Problem: Copy every line of the listing exactly.

Recorded data:
- - - -

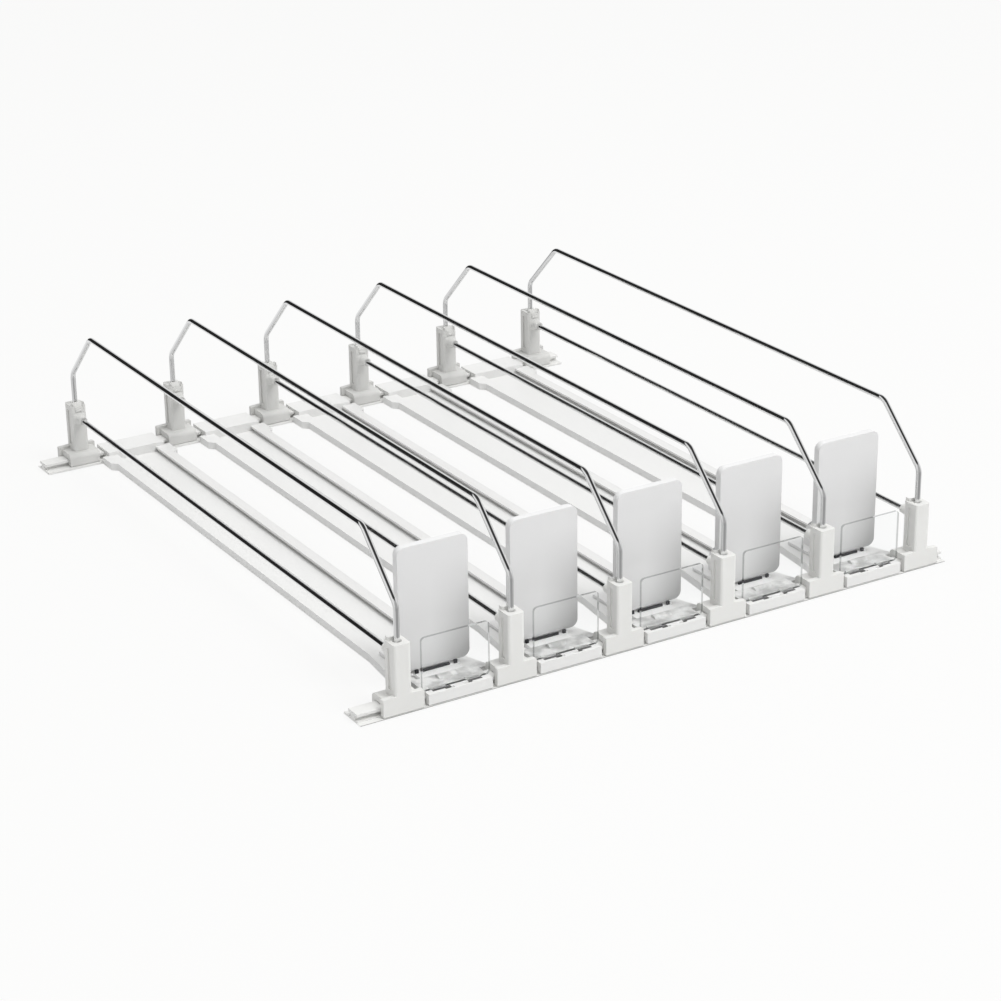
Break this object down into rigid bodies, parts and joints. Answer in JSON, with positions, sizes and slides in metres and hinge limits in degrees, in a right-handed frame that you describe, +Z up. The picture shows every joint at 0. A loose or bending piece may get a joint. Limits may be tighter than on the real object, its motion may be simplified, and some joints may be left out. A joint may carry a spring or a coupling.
{
  "type": "fridge can organizer",
  "caption": "Self-feeding shelf organizer for drink cans: clip-on tracks with spring pushers, clear front stops and wire dividers on two rails.",
  "frame": {"origin": "middle of the footprint, on the shelf that the rails lie on", "axes": "+Z up, +Y from the front stops to the rear rail, +X to the right along the rails"},
  "size_m": [0.35, 0.3932, 0.0851],
  "materials": {
    "rail": "extruded white plastic",
    "track": "moulded, slightly translucent white plastic",
    "post": "moulded white plastic, satin",
    "pusher": "moulded white plastic, satin",
    "plate": "moulded white plastic, satin",
    "stop": "clear plastic sheet with polished edges",
    "wire": "bright chrome plate",
    "spring": "rolled spring steel band"
  },
  "bodies": {
    "root": {"front_rail": "rail", "rear_rail": "rail", "track_1": "track", "spring_band_1": "spring", "front_stop_1": "stop", "track_2": "track", "spring_band_2": "spring", "front_stop_2": "stop", "track_3": "track", "spring_band_3": "spring", "front_stop_3": "stop", "track_4": "track", "spring_band_4": "spring", "front_stop_4": "stop", "track_5": "track", "spring_band_5": "spring", "front_stop_5": "stop"},
    "divider_1": {"front_post_1": "post", "rear_post_1": "post", "upper_wire_1": "wire", "lower_wire_1": "wire"},
    "divider_2": {"front_post_2": "post", "rear_post_2": "post", "upper_wire_2": "wire", "lower_wire_2": "wire"},
    "divider_3": {"front_post_3": "post", "rear_post_3": "post", "upper_wire_3": "wire", "lower_wire_3": "wire"},
    "divider_4": {"front_post_4": "post", "rear_post_4": "post", "upper_wire_4": "wire", "lower_wire_4": "wire"},
    "divider_5": {"front_post_5": "post", "rear_post_5": "post", "upper_wire_5": "wire", "lower_wire_5": "wire"},
    "divider_6": {"front_post_6": "post", "rear_post_6": "post", "upper_wire_6": "wire", "lower_wire_6": "wire"},
    "pusher_1": {"pusher_sled_1": "pusher", "pusher_plate_1": "plate"},
    "coil_1": {"spring_coil_1": "spring"},
    "pusher_2": {"pusher_sled_2": "pusher", "pusher_plate_2": "plate"},
    "coil_2": {"spring_coil_2": "spring"},
    "pusher_3": {"pusher_sled_3": "pusher", "pusher_plate_3": "plate"},
    "coil_3": {"spring_coil_3": "spring"},
    "pusher_4": {"pusher_sled_4": "pusher", "pusher_plate_4": "plate"},
    "coil_4": {"spring_coil_4": "spring"},
    "pusher_5": {"pusher_sled_5": "pusher", "pusher_plate_5": "plate"},
    "coil_5": {"spring_coil_5": "spring"}
  },
  "joints": [
    {"name": "divider_slide_1", "type": "slide", "parent": "root", "child": "divider_1", "axis": [1, 0, 0], "range_m": [-0.012, 0.0022]},
    {"name": "divider_slide_2", "type": "slide", "parent": "root", "child": "divider_2", "axis": [1, 0, 0], "range_m": [-0.0022, 0.0022]},
    {"name": "divider_slide_3", "type": "slide", "parent": "root", "child": "divider_3", "axis": [1, 0, 0], "range_m": [-0.0022, 0.0022]},
    {"name": "divider_slide_4", "type": "slide", "parent": "root", "child": "divider_4", "axis": [1, 0, 0], "range_m": [-0.0022, 0.0022]},
    {"name": "divider_slide_5", "type": "slide", "parent": "root", "child": "divider_5", "axis": [1, 0, 0], "range_m": [-0.0022, 0.0022]},
    {"name": "divider_slide_6", "type": "slide", "parent": "root", "child": "divider_6", "axis": [1, 0, 0], "range_m": [-0.0022, 0.005]},
    {"name": "pusher_slide_1", "type": "slide", "parent": "root", "child": "pusher_1", "axis": [0, 1, 0], "range_m": [0, 0.317], "stiffness_N_per_m": 1, "springref_m": -1.2},
    {"name": "coil_turn_1", "type": "hinge", "parent": "pusher_1", "child": "coil_1", "pos_m": [-0.1205, -0.1548, 0.0114], "axis": [-1, 0, 0], "range_deg": [0, 1915]},
    {"name": "pusher_slide_2", "type": "slide", "parent": "root", "child": "pusher_2", "axis": [0, 1, 0], "range_m": [0, 0.317], "stiffness_N_per_m": 1, "springref_m": -1.2},
    {"name": "coil_turn_2", "type": "hinge", "parent": "pusher_2", "child": "coil_2", "pos_m": [-0.0585, -0.1548, 0.0114], "axis": [-1, 0, 0], "range_deg": [0, 1915]},
    {"name": "pusher_slide_3", "type": "slide", "parent": "root", "child": "pusher_3", "axis": [0, 1, 0], "range_m": [0, 0.317], "stiffness_N_per_m": 1, "springref_m": -1.2},
    {"name": "coil_turn_3", "type": "hinge", "parent": "pusher_3", "child": "coil_3", "pos_m": [0.0035, -0.1548, 0.0114], "axis": [-1, 0, 0], "range_deg": [0, 1915]},
    {"name": "pusher_slide_4", "type": "slide", "parent": "root", "child": "pusher_4", "axis": [0, 1, 0], "range_m": [0, 0.317], "stiffness_N_per_m": 1, "springref_m": -1.2},
    {"name": "coil_turn_4", "type": "hinge", "parent": "pusher_4", "child": "coil_4", "pos_m": [0.0655, -0.1548, 0.0114], "axis": [-1, 0, 0], "range_deg": [0, 1915]},
    {"name": "pusher_slide_5", "type": "slide", "parent": "root", "child": "pusher_5", "axis": [0, 1, 0], "range_m": [0, 0.317], "stiffness_N_per_m": 1, "springref_m": -1.2},
    {"name": "coil_turn_5", "type": "hinge", "parent": "pusher_5", "child": "coil_5", "pos_m": [0.1275, -0.1548, 0.0114], "axis": [-1, 0, 0], "range_deg": [0, 1915]}
  ],
  "couplings": [
    {"joint": "coil_turn_1", "follows": "pusher_slide_1", "rad_per_m": 105.26},
    {"joint": "coil_turn_2", "follows": "pusher_slide_2", "rad_per_m": 105.26},
    {"joint": "coil_turn_3", "follows": "pusher_slide_3", "rad_per_m": 105.26},
    {"joint": "coil_turn_4", "follows": "pusher_slide_4", "rad_per_m": 105.26},
    {"joint": "coil_turn_5", "follows": "pusher_slide_5", "rad_per_m": 105.26}
  ]
}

- - - -

The reply:
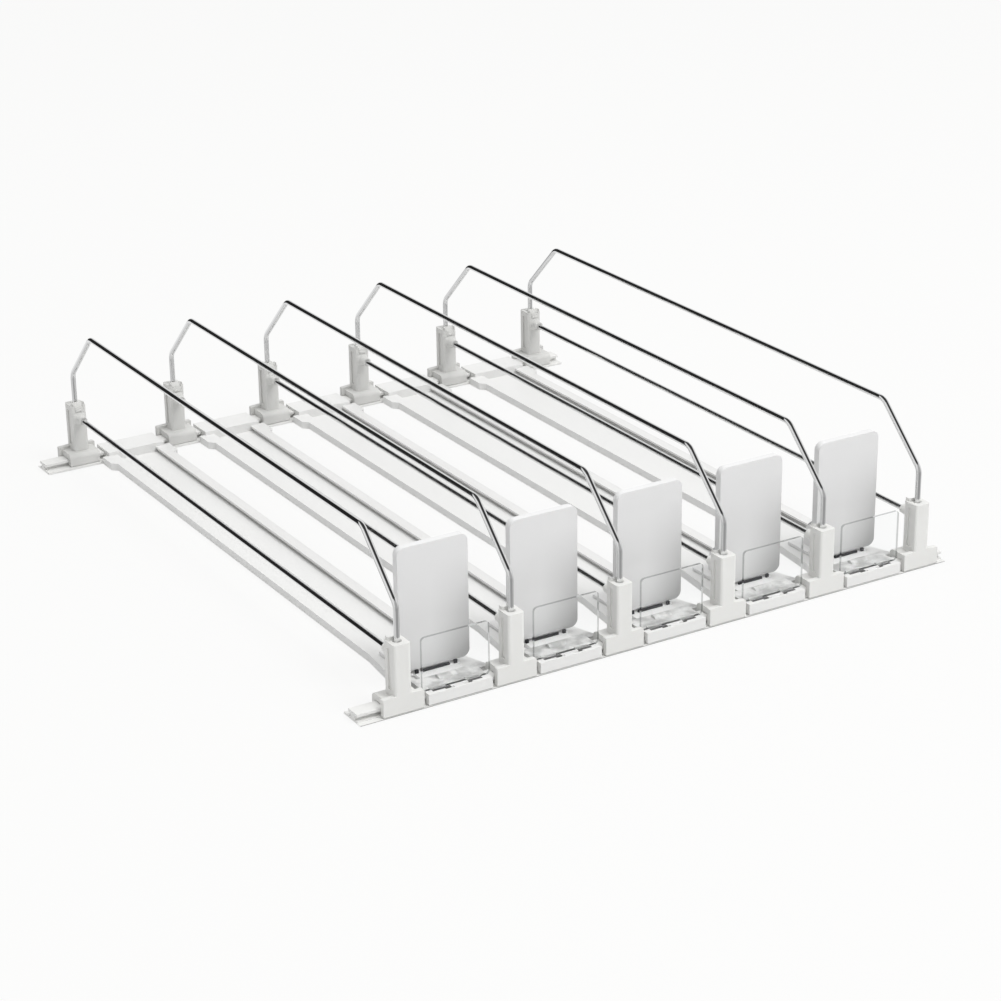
Break this object down into rigid bodies, parts and joints. Answer in JSON, with positions, sizes and slides in metres and hinge limits in degrees, in a right-handed frame that you describe, +Z up. The picture shows every joint at 0. A loose or bending piece may get a joint. Limits may be tighter than on the real object, its motion may be simplified, and some joints may be left out. A joint may carry a spring or a coupling.
{
  "type": "fridge can organizer",
  "caption": "Self-feeding shelf organizer for drink cans: clip-on tracks with spring pushers, clear front stops and wire dividers on two rails.",
  "frame": {"origin": "middle of the footprint, on the shelf that the rails lie on", "axes": "+Z up, +Y from the front stops to the rear rail, +X to the right along the rails"},
  "size_m": [0.35, 0.3932, 0.0851],
  "materials": {
    "rail": "extruded white plastic",
    "track": "moulded, slightly translucent white plastic",
    "post": "moulded white plastic, satin",
    "pusher": "moulded white plastic, satin",
    "plate": "moulded white plastic, satin",
    "stop": "clear plastic sheet with polished edges",
    "wire": "bright chrome plate",
    "spring": "rolled spring steel band"
  },
  "bodies": {
    "root": {"front_rail": "rail", "rear_rail": "rail", "track_1": "track", "spring_band_1": "spring", "front_stop_1": "stop", "track_2": "track", "spring_band_2": "spring", "front_stop_2": "stop", "track_3": "track", "spring_band_3": "spring", "front_stop_3": "stop", "track_4": "track", "spring_band_4": "spring", "front_stop_4": "stop", "track_5": "track", "spring_band_5": "spring", "front_stop_5": "stop"},
    "divider_1": {"front_post_1": "post", "rear_post_1": "post", "upper_wire_1": "wire", "lower_wire_1": "wire"},
    "divider_2": {"front_post_2": "post", "rear_post_2": "post", "upper_wire_2": "wire", "lower_wire_2": "wire"},
    "divider_3": {"front_post_3": "post", "rear_post_3": "post", "upper_wire_3": "wire", "lower_wire_3": "wire"},
    "divider_4": {"front_post_4": "post", "rear_post_4": "post", "upper_wire_4": "wire", "lower_wire_4": "wire"},
    "divider_5": {"front_post_5": "post", "rear_post_5": "post", "upper_wire_5": "wire", "lower_wire_5": "wire"},
    "divider_6": {"front_post_6": "post", "rear_post_6": "post", "upper_wire_6": "wire", "lower_wire_6": "wire"},
    "pusher_1": {"pusher_sled_1": "pusher", "pusher_plate_1": "plate"},
    "coil_1": {"spring_coil_1": "spring"},
    "pusher_2": {"pusher_sled_2": "pusher", "pusher_plate_2": "plate"},
    "coil_2": {"spring_coil_2": "spring"},
    "pusher_3": {"pusher_sled_3": "pusher", "pusher_plate_3": "plate"},
    "coil_3": {"spring_coil_3": "spring"},
    "pusher_4": {"pusher_sled_4": "pusher", "pusher_plate_4": "plate"},
    "coil_4": {"spring_coil_4": "spring"},
    "pusher_5": {"pusher_sled_5": "pusher", "pusher_plate_5": "plate"},
    "coil_5": {"spring_coil_5": "spring"}
  },
  "joints": [
    {"name": "divider_slide_1", "type": "slide", "parent": "root", "child": "divider_1", "axis": [1, 0, 0], "range_m": [-0.012, 0.0022]},
    {"name": "divider_slide_2", "type": "slide", "parent": "root", "child": "divider_2", "axis": [1, 0, 0], "range_m": [-0.0022, 0.0022]},
    {"name": "divider_slide_3", "type": "slide", "parent": "root", "child": "divider_3", "axis": [1, 0, 0], "range_m": [-0.0022, 0.0022]},
    {"name": "divider_slide_4", "type": "slide", "parent": "root", "child": "divider_4", "axis": [1, 0, 0], "range_m": [-0.0022, 0.0022]},
    {"name": "divider_slide_5", "type": "slide", "parent": "root", "child": "divider_5", "axis": [1, 0, 0], "range_m": [-0.0022, 0.0022]},
    {"name": "divider_slide_6", "type": "slide", "parent": "root", "child": "divider_6", "axis": [1, 0, 0], "range_m": [-0.0022, 0.005]},
    {"name": "pusher_slide_1", "type": "slide", "parent": "root", "child": "pusher_1", "axis": [0, 1, 0], "range_m": [0, 0.317], "stiffness_N_per_m": 1, "springref_m": -1.2},
    {"name": "coil_turn_1", "type": "hinge", "parent": "pusher_1", "child": "coil_1", "pos_m": [-0.1205, -0.1548, 0.0114], "axis": [-1, 0, 0], "range_deg": [0, 1915]},
    {"name": "pusher_slide_2", "type": "slide", "parent": "root", "child": "pusher_2", "axis": [0, 1, 0], "range_m": [0, 0.317], "stiffness_N_per_m": 1, "springref_m": -1.2},
    {"name": "coil_turn_2", "type": "hinge", "parent": "pusher_2", "child": "coil_2", "pos_m": [-0.0585, -0.1548, 0.0114], "axis": [-1, 0, 0], "range_deg": [0, 1915]},
    {"name": "pusher_slide_3", "type": "slide", "parent": "root", "child": "pusher_3", "axis": [0, 1, 0], "range_m": [0, 0.317], "stiffness_N_per_m": 1, "springref_m": -1.2},
    {"name": "coil_turn_3", "type": "hinge", "parent": "pusher_3", "child": "coil_3", "pos_m": [0.0035, -0.1548, 0.0114], "axis": [-1, 0, 0], "range_deg": [0, 1915]},
    {"name": "pusher_slide_4", "type": "slide", "parent": "root", "child": "pusher_4", "axis": [0, 1, 0], "range_m": [0, 0.317], "stiffness_N_per_m": 1, "springref_m": -1.2},
    {"name": "coil_turn_4", "type": "hinge", "parent": "pusher_4", "child": "coil_4", "pos_m": [0.0655, -0.1548, 0.0114], "axis": [-1, 0, 0], "range_deg": [0, 1915]},
    {"name": "pusher_slide_5", "type": "slide", "parent": "root", "child": "pusher_5", "axis": [0, 1, 0], "range_m": [0, 0.317], "stiffness_N_per_m": 1, "springref_m": -1.2},
    {"name": "coil_turn_5", "type": "hinge", "parent": "pusher_5", "child": "coil_5", "pos_m": [0.1275, -0.1548, 0.0114], "axis": [-1, 0, 0], "range_deg": [0, 1915]}
  ],
  "couplings": [
    {"joint": "coil_turn_1", "follows": "pusher_slide_1", "rad_per_m": 105.26},
    {"joint": "coil_turn_2", "follows": "pusher_slide_2", "rad_per_m": 105.26},
    {"joint": "coil_turn_3", "follows": "pusher_slide_3", "rad_per_m": 105.26},
    {"joint": "coil_turn_4", "follows": "pusher_slide_4", "rad_per_m": 105.26},
    {"joint": "coil_turn_5", "follows": "pusher_slide_5", "rad_per_m": 105.26}
  ]
}